• Given data:
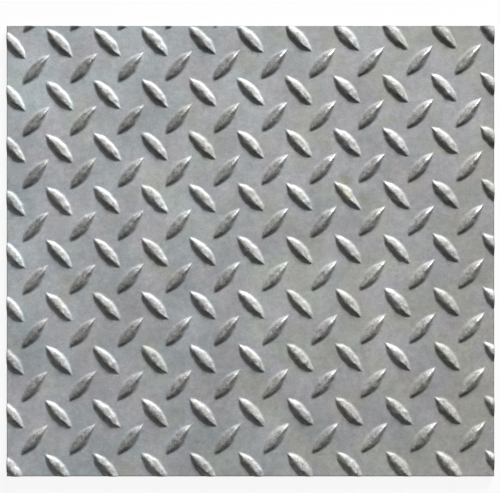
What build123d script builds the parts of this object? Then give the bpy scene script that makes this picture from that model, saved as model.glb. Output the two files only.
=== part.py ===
# Checker steel plate: a cut piece of hot rolled floor plate, one solid with its raised lugs.
# Millimetres. The plate lies flat: X along its length, Y along its width, Z up through its
# thickness. The origin is at the middle of the underside.

import os
from math import ceil, cos, hypot, radians, sin

from build123d import *

# The cut piece
plate_length = 330.0
plate_width = 305.0
base_thickness = 4.5
edge_break = 0.4

# One lug: a long lens, pointed at both ends, with a ridge along its middle
lug_length = 27.7
lug_width = 8.8
lug_height = 2.0
flank_bulge = 0.22
lug_root = 0.6

# The pattern: lugs in rows and columns, with a lug of the other hand in the middle of each four.
# The cut leaves it turned a little, and shifted along Y.
pitch_along = 32.7
pitch_across = 36.1
lug_angle = 47.5
pattern_turn = 0.88
pattern_shift = 0.5

# The pattern isn't quite square: its columns lean by skew degrees, and it draws in by these
# shares for each millimetre along X and Y
pattern_skew = -0.65
draw_in_x = -0.00006
draw_in_y = 0.00006

# The pointed outline is two arcs, so each flank is part of a shallow round dome.
# The dome of a flank stands on the far side of the ridge.
half_length = lug_length / 2
half_width = lug_width / 2
outline_radius = (half_length**2 + half_width**2) / lug_width
dome_reach = outline_radius - half_width

# A flank rises along an arc that stands proud of the straight line from rim to ridge
flank_chord = hypot(half_width, lug_height)
flank_radius = (flank_chord**2 / 4 + flank_bulge**2) / (2 * flank_bulge)
centre_drop = flank_radius - flank_bulge
arc_centre_r = outline_radius - half_width / 2 - centre_drop * lug_height / flank_chord
arc_centre_z = lug_height / 2 - centre_drop * half_width / flank_chord
dome_top = arc_centre_z + flank_radius

# The lug is what its two domes share, with a short root that sinks into the plate.
# It is made lying along X, with the plate's surface at zero.
with BuildPart() as lug:
    for side, joining in ((-1, Mode.ADD), (1, Mode.INTERSECT)):
        with BuildSketch(Plane.XZ.offset(-side * dome_reach)) as dome_half:
            with BuildLine():
                rim = (outline_radius, 0)
                crown = (arc_centre_r, dome_top)
                Polyline(crown, (0, dome_top), (0, -lug_root), (outline_radius, -lug_root), rim)
                RadiusArc(rim, crown, -flank_radius)
            make_face()
        revolve(axis=Axis((0, side * dome_reach, 0), (0, 0, 1)), mode=joining)


def lug_places():
    """Where each lug stands, and which way it lies, over a sheet larger than the piece."""
    turn = radians(pattern_turn)
    lean = radians(pattern_turn + pattern_skew)
    columns = ceil(plate_length / pitch_along / 2) + 1
    rows = ceil(plate_width / pitch_across / 2) + 1
    reach_x = (plate_length + lug_length) / 2
    reach_y = (plate_width + lug_length) / 2
    places = []
    for step, hand in ((0, -1), (0.5, 1)):
        for column in range(-columns, columns + 1):
            for row in range(-rows, rows + 1):
                along = (column + step) * pitch_along
                across = (row + step) * pitch_across
                x = along * cos(turn) - across * sin(lean)
                y = along * sin(turn) + across * cos(lean)
                narrowing = 1 + draw_in_x * x + draw_in_y * y
                x = x / narrowing
                y = y / narrowing + pattern_shift
                if abs(x) < reach_x and abs(y) < reach_y:
                    spin = hand * lug_angle + pattern_turn
                    places.append(Location((x, y, base_thickness), (0, 0, spin)))
    return places


# The rolled sheet is larger than the piece, so that the cut goes through the lugs at its edges
with BuildPart() as checker_plate:
    with BuildSketch():
        Rectangle(plate_length + lug_length, plate_width + lug_length)
    extrude(amount=base_thickness)
    with Locations(*lug_places()):
        add(lug.part)
    with BuildSketch():
        Rectangle(plate_length, plate_width)
    extrude(amount=base_thickness + 2 * lug_height, mode=Mode.INTERSECT)
    under_edges = checker_plate.faces().sort_by(Axis.Z)[0].edges()
    chamfer(under_edges, edge_break)

checker_plate.part.label = "checker_plate"
os.makedirs("parts", exist_ok=True)
export_step(checker_plate.part, "parts/checker_plate.step")
print("volume", round(checker_plate.part.volume), "mm3,", len(checker_plate.faces()), "faces")
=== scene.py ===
# Checker steel plate: a sheared piece of rolled plate with raised lugs and its mill finish.
import random
from math import ceil, cos, exp, hypot, pi, radians, sin, sqrt

import bmesh
import bpy
from mathutils import Matrix, Vector, noise


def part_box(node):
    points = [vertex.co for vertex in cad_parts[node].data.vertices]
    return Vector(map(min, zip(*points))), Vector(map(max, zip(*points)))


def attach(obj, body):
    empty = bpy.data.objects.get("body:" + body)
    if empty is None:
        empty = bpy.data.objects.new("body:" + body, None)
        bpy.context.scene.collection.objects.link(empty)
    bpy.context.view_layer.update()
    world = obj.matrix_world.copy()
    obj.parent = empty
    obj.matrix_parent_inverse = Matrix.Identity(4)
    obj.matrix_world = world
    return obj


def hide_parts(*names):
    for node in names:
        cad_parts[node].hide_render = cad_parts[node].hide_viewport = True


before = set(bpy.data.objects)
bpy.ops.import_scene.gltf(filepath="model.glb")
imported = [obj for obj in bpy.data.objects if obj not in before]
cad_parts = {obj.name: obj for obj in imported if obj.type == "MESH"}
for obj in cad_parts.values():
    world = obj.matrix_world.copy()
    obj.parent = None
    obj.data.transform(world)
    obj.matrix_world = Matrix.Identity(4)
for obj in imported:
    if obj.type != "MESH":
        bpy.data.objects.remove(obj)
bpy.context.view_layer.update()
plateLow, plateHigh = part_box("checker_plate")
print("frame loaded")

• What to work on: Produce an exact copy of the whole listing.

• Exercise response:
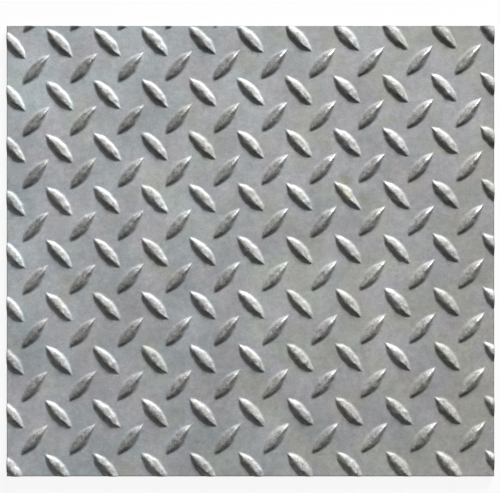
What build123d script builds the parts of this object? Then give the bpy scene script that makes this picture from that model, saved as model.glb. Output the two files only.
=== part.py ===
# Checker steel plate: a cut piece of hot rolled floor plate, one solid with its raised lugs.
# Millimetres. The plate lies flat: X along its length, Y along its width, Z up through its
# thickness. The origin is at the middle of the underside.

import os
from math import ceil, cos, hypot, radians, sin

from build123d import *

# The cut piece
plate_length = 330.0
plate_width = 305.0
base_thickness = 4.5
edge_break = 0.4

# One lug: a long lens, pointed at both ends, with a ridge along its middle
lug_length = 27.7
lug_width = 8.8
lug_height = 2.0
flank_bulge = 0.22
lug_root = 0.6

# The pattern: lugs in rows and columns, with a lug of the other hand in the middle of each four.
# The cut leaves it turned a little, and shifted along Y.
pitch_along = 32.7
pitch_across = 36.1
lug_angle = 47.5
pattern_turn = 0.88
pattern_shift = 0.5

# The pattern isn't quite square: its columns lean by skew degrees, and it draws in by these
# shares for each millimetre along X and Y
pattern_skew = -0.65
draw_in_x = -0.00006
draw_in_y = 0.00006

# The pointed outline is two arcs, so each flank is part of a shallow round dome.
# The dome of a flank stands on the far side of the ridge.
half_length = lug_length / 2
half_width = lug_width / 2
outline_radius = (half_length**2 + half_width**2) / lug_width
dome_reach = outline_radius - half_width

# A flank rises along an arc that stands proud of the straight line from rim to ridge
flank_chord = hypot(half_width, lug_height)
flank_radius = (flank_chord**2 / 4 + flank_bulge**2) / (2 * flank_bulge)
centre_drop = flank_radius - flank_bulge
arc_centre_r = outline_radius - half_width / 2 - centre_drop * lug_height / flank_chord
arc_centre_z = lug_height / 2 - centre_drop * half_width / flank_chord
dome_top = arc_centre_z + flank_radius

# The lug is what its two domes share, with a short root that sinks into the plate.
# It is made lying along X, with the plate's surface at zero.
with BuildPart() as lug:
    for side, joining in ((-1, Mode.ADD), (1, Mode.INTERSECT)):
        with BuildSketch(Plane.XZ.offset(-side * dome_reach)) as dome_half:
            with BuildLine():
                rim = (outline_radius, 0)
                crown = (arc_centre_r, dome_top)
                Polyline(crown, (0, dome_top), (0, -lug_root), (outline_radius, -lug_root), rim)
                RadiusArc(rim, crown, -flank_radius)
            make_face()
        revolve(axis=Axis((0, side * dome_reach, 0), (0, 0, 1)), mode=joining)


def lug_places():
    """Where each lug stands, and which way it lies, over a sheet larger than the piece."""
    turn = radians(pattern_turn)
    lean = radians(pattern_turn + pattern_skew)
    columns = ceil(plate_length / pitch_along / 2) + 1
    rows = ceil(plate_width / pitch_across / 2) + 1
    reach_x = (plate_length + lug_length) / 2
    reach_y = (plate_width + lug_length) / 2
    places = []
    for step, hand in ((0, -1), (0.5, 1)):
        for column in range(-columns, columns + 1):
            for row in range(-rows, rows + 1):
                along = (column + step) * pitch_along
                across = (row + step) * pitch_across
                x = along * cos(turn) - across * sin(lean)
                y = along * sin(turn) + across * cos(lean)
                narrowing = 1 + draw_in_x * x + draw_in_y * y
                x = x / narrowing
                y = y / narrowing + pattern_shift
                if abs(x) < reach_x and abs(y) < reach_y:
                    spin = hand * lug_angle + pattern_turn
                    places.append(Location((x, y, base_thickness), (0, 0, spin)))
    return places


# The rolled sheet is larger than the piece, so that the cut goes through the lugs at its edges
with BuildPart() as checker_plate:
    with BuildSketch():
        Rectangle(plate_length + lug_length, plate_width + lug_length)
    extrude(amount=base_thickness)
    with Locations(*lug_places()):
        add(lug.part)
    with BuildSketch():
        Rectangle(plate_length, plate_width)
    extrude(amount=base_thickness + 2 * lug_height, mode=Mode.INTERSECT)
    under_edges = checker_plate.faces().sort_by(Axis.Z)[0].edges()
    chamfer(under_edges, edge_break)

checker_plate.part.label = "checker_plate"
os.makedirs("parts", exist_ok=True)
export_step(checker_plate.part, "parts/checker_plate.step")
print("volume", round(checker_plate.part.volume), "mm3,", len(checker_plate.faces()), "faces")
=== scene.py ===
# Checker steel plate: a sheared piece of rolled plate with raised lugs and its mill finish.
import random
from math import ceil, cos, exp, hypot, pi, radians, sin, sqrt

import bmesh
import bpy
from mathutils import Matrix, Vector, noise


def part_box(node):
    points = [vertex.co for vertex in cad_parts[node].data.vertices]
    return Vector(map(min, zip(*points))), Vector(map(max, zip(*points)))


def attach(obj, body):
    empty = bpy.data.objects.get("body:" + body)
    if empty is None:
        empty = bpy.data.objects.new("body:" + body, None)
        bpy.context.scene.collection.objects.link(empty)
    bpy.context.view_layer.update()
    world = obj.matrix_world.copy()
    obj.parent = empty
    obj.matrix_parent_inverse = Matrix.Identity(4)
    obj.matrix_world = world
    return obj


def hide_parts(*names):
    for node in names:
        cad_parts[node].hide_render = cad_parts[node].hide_viewport = True


before = set(bpy.data.objects)
bpy.ops.import_scene.gltf(filepath="model.glb")
imported = [obj for obj in bpy.data.objects if obj not in before]
cad_parts = {obj.name: obj for obj in imported if obj.type == "MESH"}
for obj in cad_parts.values():
    world = obj.matrix_world.copy()
    obj.parent = None
    obj.data.transform(world)
    obj.matrix_world = Matrix.Identity(4)
for obj in imported:
    if obj.type != "MESH":
        bpy.data.objects.remove(obj)
bpy.context.view_layer.update()
plateLow, plateHigh = part_box("checker_plate")
print("frame loaded")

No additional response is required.